Is there a polite way of conveying to the neighbors that Dandy won't be able to enjoy any treats with peanuts? This is a really nice neighborhood, and I'm anticipating him getting a lot of "the good stuff", which usually includes things like Snickers and Reese's Cups. Halloween candy is a gift, so I don't want to tell people what to give him, but I also don't want to have to take away half his candy when we get home. Are there any other parents out there that have dealt with this dilemma before? How have you handled it?

hannahmollysmom:
If you don't want to remove half his candy, then exchange it. Pick up some that he can have and "trade" him for it. Then take the exchanged candy to work. If it's anything like my job, it will be gone in a flash.

I really don't think you can say anything to the neighbors handing out candy. That would come across as too special. If all they have is candy with peanuts, will you let your son walk away empty handed?

Millionaire Maria:

--- Quote from: hannahmollysmom on October 30, 2013, 01:35:30 AM ---If you don't want to remove half his candy, then exchange it. Pick up some that he can have and "trade" him for it. Then take the exchanged candy to work. If it's anything like my job, it will be gone in a flash.

I really don't think you can say anything to the neighbors handing out candy. That would come across as too special. If all they have is candy with peanuts, will you let your son walk away empty handed?

--- End quote ---

Definitely not! Regardless of the situation, I would never be so rude as to refuse an offered gift. Unfortunately, I don't work, so the taking it to the office thing won't work.

Danika:
I would definitely not mention his allergy beforehand, because that might be all they have in the house anyway.
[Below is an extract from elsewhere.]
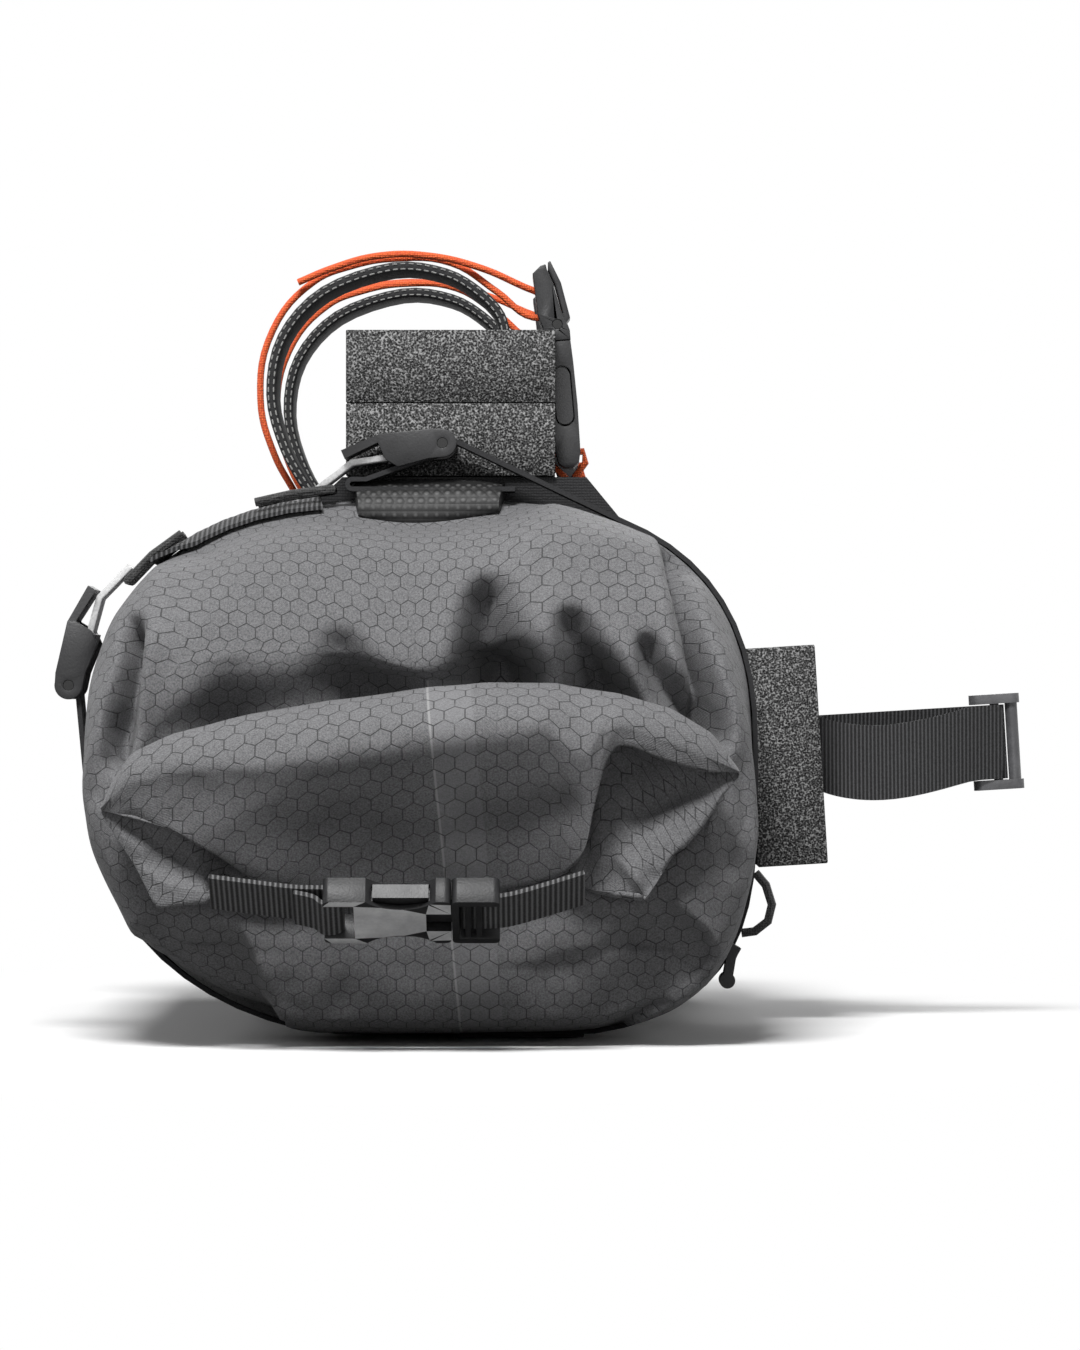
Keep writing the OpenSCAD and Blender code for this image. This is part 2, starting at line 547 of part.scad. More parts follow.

And, I agree with the PP who said it'd be on the special snowflake side. Those folks might not want to then have to run to the store again just to get something peanut-free.

Just say thanks.

And hopefully go out, and return home early enough that you can quickly sort and hand out all the peanut candy to trick-or-treaters who come to your door.

I have a lot of food allergies (luckily, none of them life threatening is moderate or small doses) and so in situations like this, I don't say anything. However, if they were to invite you over for dinner sometime, that would be the time to warn them in advance. Or if they later asked you "How did your child like the peanut-coated candy apple that I got him?" You can be honest and say "Unfortunately, he's allergic to peanuts. So his father and I ate it and it was delicious. Thank you for the gift."

Danika:
Additionally, if you think your son will notice that a considerable chuck of candy has been taken away, you could buy him other candy (or something healthy, if you prefer) before you go out. And you can tell him "Because you are allergic to peanuts, there will be some I can't let you eat. So I bought you this to replace it."

And you can go through and take out the ones he can't have, and give him approved candy/treats that he can that you bought knowing that would happen.